GIVEN DATA –
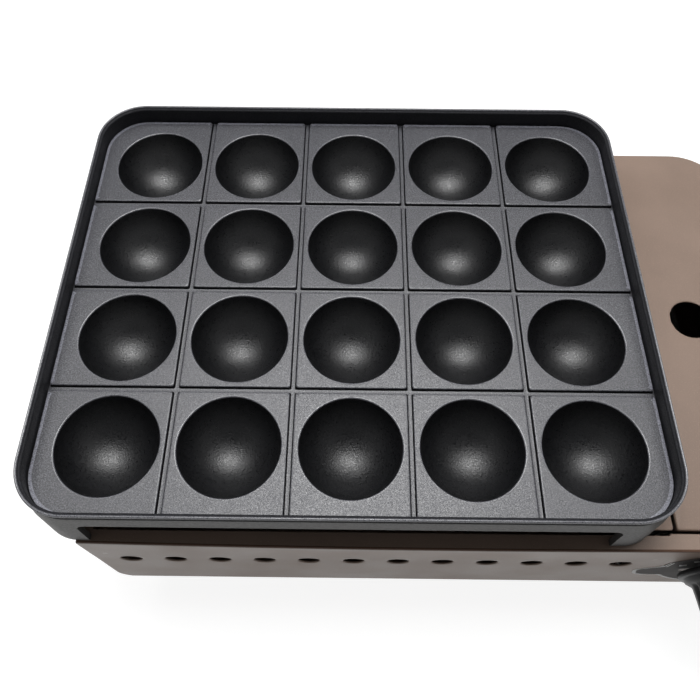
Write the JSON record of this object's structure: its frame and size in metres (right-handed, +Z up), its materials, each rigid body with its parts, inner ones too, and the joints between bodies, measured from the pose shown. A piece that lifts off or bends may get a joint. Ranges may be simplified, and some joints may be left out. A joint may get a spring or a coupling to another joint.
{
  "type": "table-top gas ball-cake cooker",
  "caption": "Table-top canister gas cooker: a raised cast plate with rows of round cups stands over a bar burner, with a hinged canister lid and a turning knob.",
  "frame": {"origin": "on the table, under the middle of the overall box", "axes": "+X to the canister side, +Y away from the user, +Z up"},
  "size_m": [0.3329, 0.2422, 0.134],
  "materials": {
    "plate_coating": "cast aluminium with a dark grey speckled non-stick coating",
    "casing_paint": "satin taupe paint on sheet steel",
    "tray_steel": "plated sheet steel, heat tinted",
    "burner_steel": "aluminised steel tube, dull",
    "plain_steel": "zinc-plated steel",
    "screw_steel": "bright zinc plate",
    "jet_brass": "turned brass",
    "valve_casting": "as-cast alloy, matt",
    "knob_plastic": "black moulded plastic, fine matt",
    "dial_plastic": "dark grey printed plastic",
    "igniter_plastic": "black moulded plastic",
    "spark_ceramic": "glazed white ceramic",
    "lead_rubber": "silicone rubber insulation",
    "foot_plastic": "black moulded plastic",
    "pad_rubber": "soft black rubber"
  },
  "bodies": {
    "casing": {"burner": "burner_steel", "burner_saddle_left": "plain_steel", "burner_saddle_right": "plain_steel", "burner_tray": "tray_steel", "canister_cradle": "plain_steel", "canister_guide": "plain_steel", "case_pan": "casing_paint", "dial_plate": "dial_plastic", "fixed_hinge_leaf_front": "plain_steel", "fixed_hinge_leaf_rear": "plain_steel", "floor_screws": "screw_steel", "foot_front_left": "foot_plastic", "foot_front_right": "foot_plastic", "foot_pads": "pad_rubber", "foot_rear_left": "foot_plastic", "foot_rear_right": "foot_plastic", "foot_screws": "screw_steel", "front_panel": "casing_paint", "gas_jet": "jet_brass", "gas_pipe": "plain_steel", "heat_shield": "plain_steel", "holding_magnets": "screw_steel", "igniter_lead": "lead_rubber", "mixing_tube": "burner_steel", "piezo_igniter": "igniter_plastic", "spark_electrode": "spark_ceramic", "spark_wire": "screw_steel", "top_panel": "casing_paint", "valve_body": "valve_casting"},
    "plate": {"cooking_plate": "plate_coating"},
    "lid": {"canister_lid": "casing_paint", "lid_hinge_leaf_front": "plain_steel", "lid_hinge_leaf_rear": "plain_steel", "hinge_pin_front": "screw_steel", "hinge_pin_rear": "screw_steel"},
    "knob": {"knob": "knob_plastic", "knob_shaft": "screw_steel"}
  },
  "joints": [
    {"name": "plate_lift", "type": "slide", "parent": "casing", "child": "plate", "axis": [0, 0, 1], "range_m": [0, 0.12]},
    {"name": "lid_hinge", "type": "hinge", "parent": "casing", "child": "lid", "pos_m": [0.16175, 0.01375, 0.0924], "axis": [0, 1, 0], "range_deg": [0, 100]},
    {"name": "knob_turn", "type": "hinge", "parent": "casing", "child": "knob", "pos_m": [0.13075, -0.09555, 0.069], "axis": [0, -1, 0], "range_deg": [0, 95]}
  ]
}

* * *

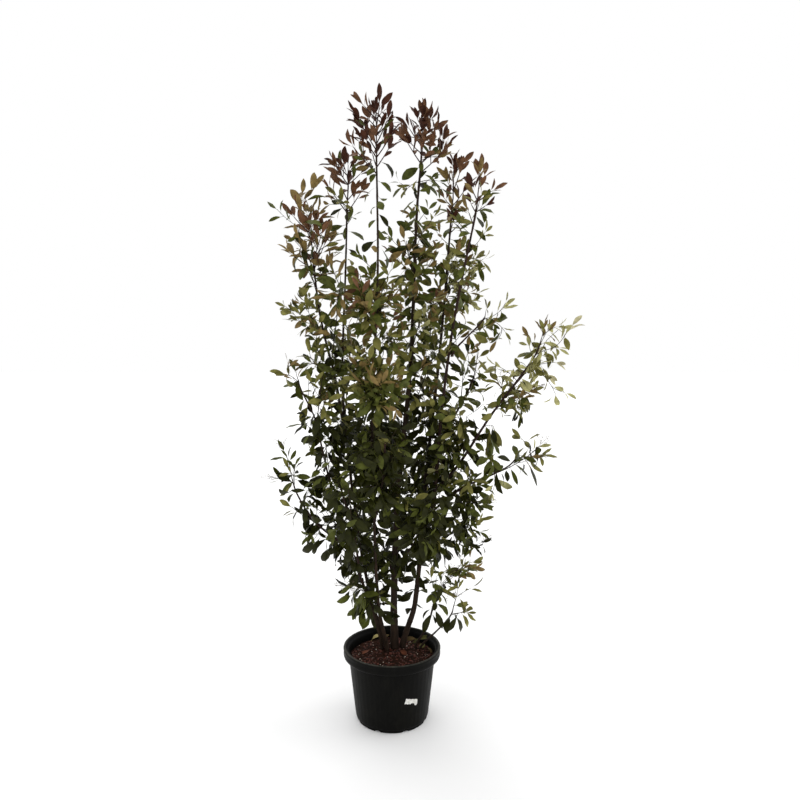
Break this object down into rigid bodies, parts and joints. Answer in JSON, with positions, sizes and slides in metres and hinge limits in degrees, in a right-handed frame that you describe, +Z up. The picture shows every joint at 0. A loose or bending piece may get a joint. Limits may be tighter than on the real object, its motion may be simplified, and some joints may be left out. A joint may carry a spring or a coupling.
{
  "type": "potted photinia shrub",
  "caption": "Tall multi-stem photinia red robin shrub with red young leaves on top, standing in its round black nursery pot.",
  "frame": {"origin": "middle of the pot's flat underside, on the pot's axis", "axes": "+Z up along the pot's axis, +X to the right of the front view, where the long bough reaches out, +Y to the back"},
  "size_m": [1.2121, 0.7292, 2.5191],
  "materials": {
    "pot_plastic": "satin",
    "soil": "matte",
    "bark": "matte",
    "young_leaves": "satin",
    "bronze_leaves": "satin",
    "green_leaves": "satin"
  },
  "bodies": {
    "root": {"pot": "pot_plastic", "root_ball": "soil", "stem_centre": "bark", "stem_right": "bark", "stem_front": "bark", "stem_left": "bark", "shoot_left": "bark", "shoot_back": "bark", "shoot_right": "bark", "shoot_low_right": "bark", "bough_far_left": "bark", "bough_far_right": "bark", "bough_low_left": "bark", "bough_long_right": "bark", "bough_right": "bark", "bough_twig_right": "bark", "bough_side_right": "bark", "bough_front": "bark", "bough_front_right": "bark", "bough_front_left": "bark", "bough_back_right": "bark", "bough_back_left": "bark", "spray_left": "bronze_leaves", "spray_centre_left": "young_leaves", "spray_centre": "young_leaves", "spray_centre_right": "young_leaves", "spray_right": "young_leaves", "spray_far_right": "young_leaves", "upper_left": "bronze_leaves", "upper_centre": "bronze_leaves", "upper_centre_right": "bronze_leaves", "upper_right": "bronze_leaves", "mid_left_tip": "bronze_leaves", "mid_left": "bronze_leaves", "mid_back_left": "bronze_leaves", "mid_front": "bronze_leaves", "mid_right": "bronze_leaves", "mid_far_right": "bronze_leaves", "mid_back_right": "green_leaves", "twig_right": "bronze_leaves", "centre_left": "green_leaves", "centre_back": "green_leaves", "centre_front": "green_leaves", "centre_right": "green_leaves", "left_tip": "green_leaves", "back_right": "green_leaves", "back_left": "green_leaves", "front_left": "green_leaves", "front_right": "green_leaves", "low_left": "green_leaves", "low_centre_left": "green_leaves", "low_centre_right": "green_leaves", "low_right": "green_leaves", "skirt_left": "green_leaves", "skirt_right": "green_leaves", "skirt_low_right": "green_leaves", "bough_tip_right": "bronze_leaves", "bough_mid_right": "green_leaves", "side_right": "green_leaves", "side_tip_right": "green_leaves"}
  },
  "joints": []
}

EXERCISE DIRECTIONS – Out of the preceding entries, pull every line containing the string "that".

THE ANSWER –
Write the JSON record of this object's structure: its frame and size in metres (right-handed, +Z up), its materials, each rigid body with its parts, inner ones too, and the joints between bodies, measured from the pose shown. A piece that lifts off or bends may get a joint. Ranges may be simplified, and some joints may be left out. A joint may get a spring or a coupling to another joint.
Break this object down into rigid bodies, parts and joints. Answer in JSON, with positions, sizes and slides in metres and hinge limits in degrees, in a right-handed frame that you describe, +Z up. The picture shows every joint at 0. A loose or bending piece may get a joint. Limits may be tighter than on the real object, its motion may be simplified, and some joints may be left out. A joint may carry a spring or a coupling.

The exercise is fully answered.